Die Jugendlichen, die vor zwei Jahren erstmals mitgemacht haben, seien „genau die Kandidaten gewesen, die in den Vorjahren bei den Mai-Krawallen dabei gewesen waren“, sagt Bonikowski. Nun habe man ihnen eine sinnvolle Aufgabe im „Security-Bereich“ geboten. „Die haben dadurch eine Aufwertung erhalten“, sagt er. Und das nicht nur durch die Jacken mit dem Aufdruck „Protection 05“, die sie beim Bewachen der Bühnen trugen. Gestern Abend wurden für die nun dritte Staffel des Projekts für das diesjährige „Myfest“ Jugendliche gesucht. Im Böcklerpark konnten sie sich über die Inhalte informieren und anmelden.
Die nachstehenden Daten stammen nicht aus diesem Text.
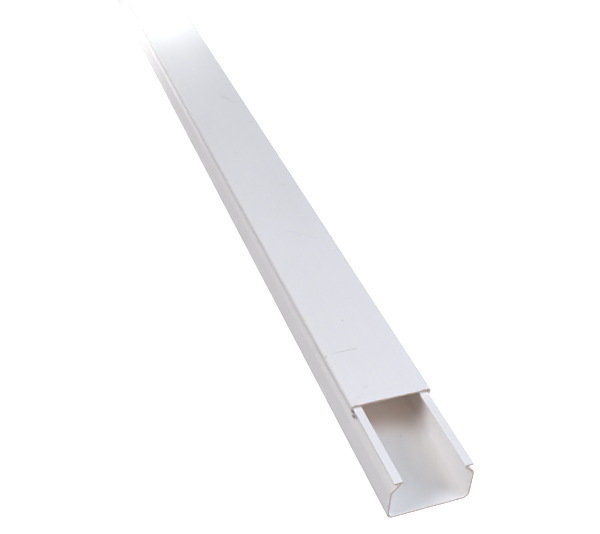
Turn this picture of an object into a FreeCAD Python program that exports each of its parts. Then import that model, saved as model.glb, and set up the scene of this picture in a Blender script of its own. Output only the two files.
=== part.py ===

Auch „Kick“, das Kooperationsprojekt der Polizei mit der Sportjugend Berlin, hält Bonikowski für eine sinnvolle Einrichtung. Entstanden ist es 1991. Mittlerweile gibt es stadtweit zehn „Kick“-Standorte. Die meisten befinden sich in Freizeitheimen. Hier können Jugendliche Sport treiben, Fahrräder reparieren oder sich am Computer austoben – Hauptsache, sie setzen hier ihre Energie ein und nicht auf der Straße, um Leute zu verprügeln oder mutwillig Sachen zu zerstören. Polizisten der einzelnen Abschnitte, die mit jugendlichen Straftätern zu tun haben, bieten diesen an, sich beim „Kick“-Projekt zu melden. Das Ganze ist freiwillig, „aber manchmal muss man bei bestimmten Kandidaten auch nachhaken und sanften Druck ausüben“, sagt Bonikowski. Erst vor wenigen Tagen ist es gelungen, das „Kick“-Projekt in Marzahn zu retten, weil sich ein privater Sponsor gefunden hat. „Leider sparen die Bezirke auch bei Antigewaltprojekten“, sagt ein Mitarbeiter. Bei Polizisten und Sozialarbeitern stößt dies angesichts der zunehmenden Jugendgewalt auf Unverständnis.